Rise’s Robbyne Wiley to NYC City Council: ‘It’s so important to reduce fear’

Testimony Before the New York City Council Committee on General Welfare and Committee on Hospitals

Hello, I’m Robbyne Wiley, a Parent Leader at Rise. Rise supports parents to become advocates for change in child welfare. I am a parent who was affected by the child welfare system. From being on that side of the table, I can now support other parents, and train professionals working in the system to understand parents’ perspectives.

I’m here today to support changes to the law and policies that will reduce the fear and injustice that exists in my community because of the threat of ACS investigation and family separation.

I am familiar with the fear that can prevent a parent from seeking help. When the crack epidemic was going on, many children were being removed from the arms of their parents, especially in Harlem and the South Bronx. This made me very fearful to ask for the help I so desperately needed.

Two of my three children were removed from my care a year before I realized I was pregnant with my fourth child. I feared going to get prenatal care, constantly thinking that if I did my baby would be removed at birth. That fear prevented me from getting the medical care and treatment I should have gotten during my pregnancy.

Then, the day after my baby was born with positive toxicology, he was removed. I was tested without my knowledge or my consent and the response was to discharge me alone without my son, and without any help.

If I had just had an open and honest doctor to ask if there was something going on that I wanted to talk about, I might have felt comfortable and been able to get help. Someone could have offered me services, not just fear. Research now says it’s important to do everything possible to help parents keep the bond with a newborn child. That means programs where parents and children can go through the journey of rehab together, and policies that tell parents, “As long as you keep doing what is best for you and your child, you don’t have to be concerned about your child being removed.” That wasn’t the message I got. I felt trapped and alone.

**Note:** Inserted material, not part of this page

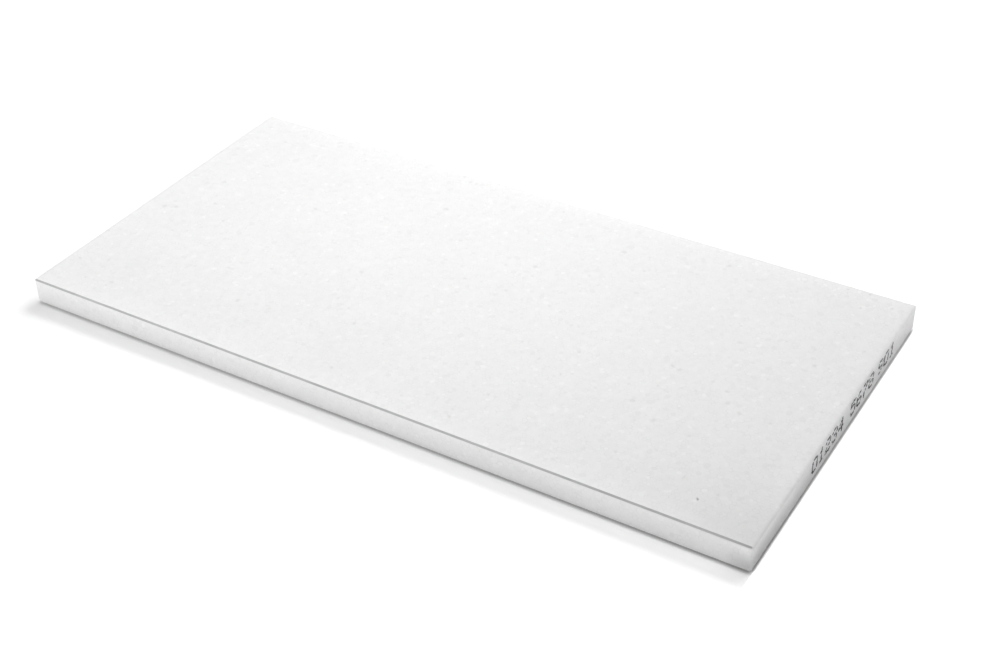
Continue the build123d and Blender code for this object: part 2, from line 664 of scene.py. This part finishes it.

Today, fewer children are removed from their parents than they were when my children were in the system, but more parents than ever before are being investigated. The fear that parents feel when getting that knock on the door cannot be overstated. Parents in my community today are still living with the fear that they will lose their children based on drug use. That causes parents who need help not to get it. Some parents don’t need help, because their use of marijuana is not a safety threat to their children. These parents still feel threatened and unsafe.

As one parent wrote for Rise, “When we are investigated, we don’t expect it to be fair. So when we hit a crisis, our fear keeps us hiding under a rock.”

To feel safe, parents need clear information about the law. ACS should report on how often hospitals are making reports against parents, and hospitals should have clear policies about when they drug test pregnant women and how they inform patients of their rights. Hospitals should not drug test patients without their knowledge and consent and should not report drug use as child neglect without evidence of harm. Hospital policies should include how they offer help, not just judgment. In order for parents to have a different perspective on how to deal with the issues in their lives they need assurance that help is available in their communities and hospitals without fear of having their children removed.

As we move forward to legalization of marijuana, parents need to understand how this may or may not affect them. ACS should make clear that children will not be removed because of parents’ marijuana use when there’s no harm.

It’s so important to reduce fear, and that can only happen if we stop unnecessary investigations and removals.